[672]. For example upon a Campana relief in Lovatelli (“Antichi monumenti,” Roma, 1889, I, IV, Fig. 5). Likewise the Veronese Priapus has a basket filled with phalli.
[673]. Compare Grimm: II, IV, p. 899: Either by the caressing or kissing of a dragon or a snake, the fearful animal was changed into a beautiful woman whom the hero wins in this way.
[674]. The mother, the earth, is the distributor of nourishment. The mother in presexual material has this meaning. Therefore St. Dominicus was nourished from the breasts of the mother of God. The sun wife, Namaqua, consists of bacon. Compare with this the megalomanic ideas of my patient, who asserted: “I am Germania and Helvetia made exclusively from ‘sweet butter’” (“Psychology of Dementia Praecox”).
[675]. He who achieved divinity through the womb.
[676]. He who achieved divinity through the womb; he is a serpent, and he was drawn through the womb of those who were being initiated.

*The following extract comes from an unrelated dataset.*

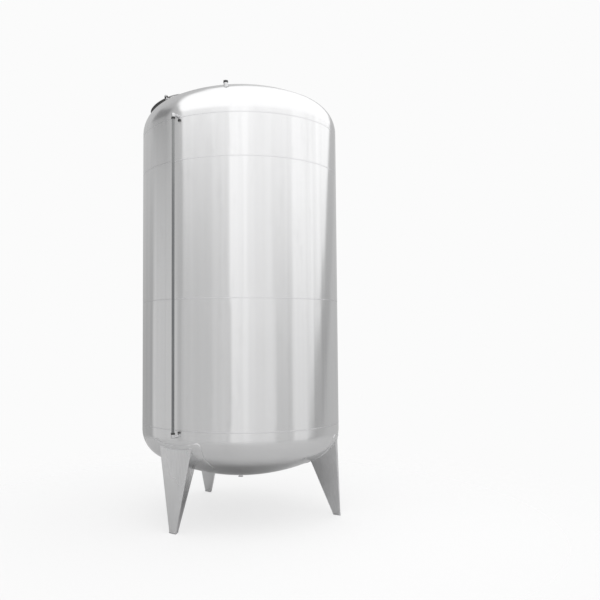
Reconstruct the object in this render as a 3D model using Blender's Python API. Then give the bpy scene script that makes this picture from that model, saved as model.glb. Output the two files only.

[677]. The golden serpent is crowded into the breast of the initiates and is then drawn out through the lowest parts.
[678]. O Fœtus, he who is in the vagina or womb.
[679]. Compare the ideas of Nietzsche: “Piercing into one’s own pit,” etc. In a prayer to Hermes in a London papyrus it is said: ἐλθέ μοι, κύρίε Ἑρμῆ, ὡς τὰ βρέφη εἰς τὰς κοιλίας τῶν γυναικῶν (Come to me, Lord Hermes, as the foetus into the womb of the mother). Kenyon: “Greek Papyrus in the British Museum,” 1893, p. 116; Pap. CXXII, Z. 2 ff. Cited by Dieterich: Ibid., p. 97.
[680]. Compare De Jong: Ibid., p. 22.
[681]. The typical grain god of antiquity was Adonis, whose death and resurrection was celebrated annually. He was the son-lover of the mother, for the grain is the son and fructifier of the womb of the earth as Robertson very correctly remarks (“Evangelical Myths,” p. 36).